Cerius 2 by Molecular Simulations Inc. with the Universal Force Field was employed, as well as CAChe by Oxford Molecular Group. For all experiments performed with Cerius 2, a dielectric constant of 78 was used corresponding to water. The temperature default was absolute zero. Geometry optimizations of one to ten molecules per aggregate were performed for the six dyes under investigation. All dye molecules were treated in their anionic form to model the system as closely as possible to our experimental practices, i.e. aqueous solutions at low concentrations of dye and electrolyte. Under such conditions, the anionic chromophore and its counterion are separated by a large distance [81, such that in this exploratory investigation, the Na+ counterions were omitted. Geometry optimizations of all individual dye molecules were performed prior to assembling them into various starting positions for the aggregation experiments. Geometric optimization procedures on larger aggregates (those containing three to ten chromophores) were performed by manually assembling individually optimized molecules and/or dimers. Intermolecular distances for the manual placement of individual molecules forming dimers, two dimers forming aggregates containing an even number of molecules, as well as individual molecules and dimers to build aggregates with odd numbers of molecules per aggregate, were manually varied from approximately 2.5 to 20Angstrom. Only the most energetically favorable configurations of the dimers were stacked for aggregate assembly. Stacking occurred with the ring systems of the chromophores lined up face-to– face.

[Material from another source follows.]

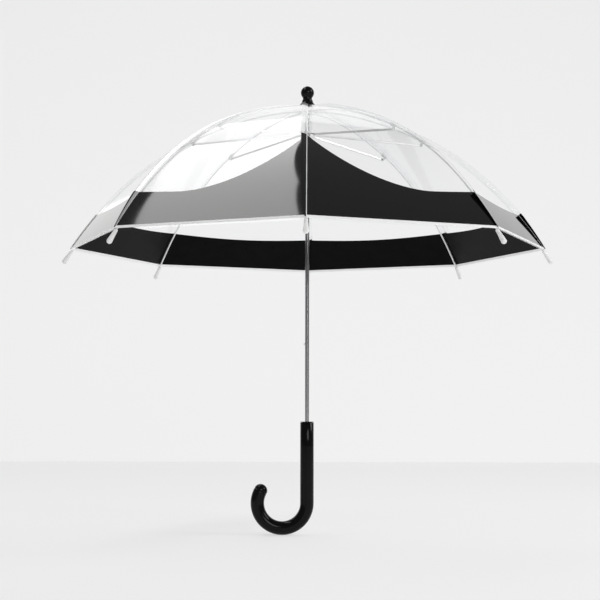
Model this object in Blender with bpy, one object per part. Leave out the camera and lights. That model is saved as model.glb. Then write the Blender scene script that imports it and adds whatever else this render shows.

The Connolly surface areas and volumes were calculated for all single molecules and all aggregates. Dot displays of the van der Waals surfaces were generated to illustrate the solvent accessible surfaces of the molecules and aggregates. To calculate the Connolly surface areas of the molecules and aggregates, the probe sphere radius was set to 1.4Angstrom, corresponding to the van der Waals radius of water. Conformational analyses were performed with CAChe using the MM2 force field.